Unions argue that prevailing wages ensure the best-qualified workers complete important public projects. In reality, prevailing wages serve as barriers to experience for younger tradesmen and undercut competitive bidding. This was the stated goal of the country’s first prevailing wage law, which was enacted in the 1920s to keep black construction workers from the South, who were willing to work for less money to learn trades, off public projects in the Northeast.

What a tradition to uphold. It’s hard to say what’s more offensive: the racist roots of the law, the state deciding the appropriate cost for all kinds of skills (which worked out so well behind the Iron Curtain) or the resulting ripoffs the public is forced to fund.

Here’s how the scheme works. The state sends out surveys to contractors to find out what they pay for various jobs. The state is supposed to examine all those surveys and calculate a “prevailing” wage to be paid for all government contracts.

The Review-Journal has been writing about this issue for decades. Our investigations have found that very few contractors return the surveys because they don’t want competitors to know what they pay. The few responses that come in — a 20 percent return rate is not unusual — are from unions themselves, or from contractors who had completed public projects that paid prevailing wages. So wages mandated by law are reported to set wages mandated by law.

Some years, the state’s labor commissioner has set wages for certain jobs seemingly from thin air, several dollars above the highest reported wage. It’s not unusual for contractors to be forced to pay wages $12 to $15 per hour more than they would on a comparable, private-sector project. It’s not unusual for the wages of some jobs to nearly double one year and collapse the next. And it’s not unusual for workers on public projects to simultaneously do a job at the prevailing wage and do the same job on a private project for significantly less money.

These inflated wages are no guarantee of quality workmanship. The valley’s great public-sector construction boondoggles were brought to you by workers paid prevailing wages. The UNLV library. The Regional Justice Center. New schools with leaky roofs.

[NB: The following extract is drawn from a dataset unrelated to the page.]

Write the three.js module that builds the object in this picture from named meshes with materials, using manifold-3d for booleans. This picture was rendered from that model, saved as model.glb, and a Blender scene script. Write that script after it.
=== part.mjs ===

One of the most important tasks before the 2015 Legislature is saving the Clark County School District and its School Board from themselves and formulating a short-term solution to the crowded system’s lack of classroom space. That solution requires lots of new construction — all subject to the prevailing wage law. Repealing that law would allow the school district to build five campuses for the current cost of four.

Gov. Brian Sandoval should champion this cause in his State of the State address Thursday. When the Legislature convenes Feb. 2, erasing the prevailing wage law should be among its highest priorities.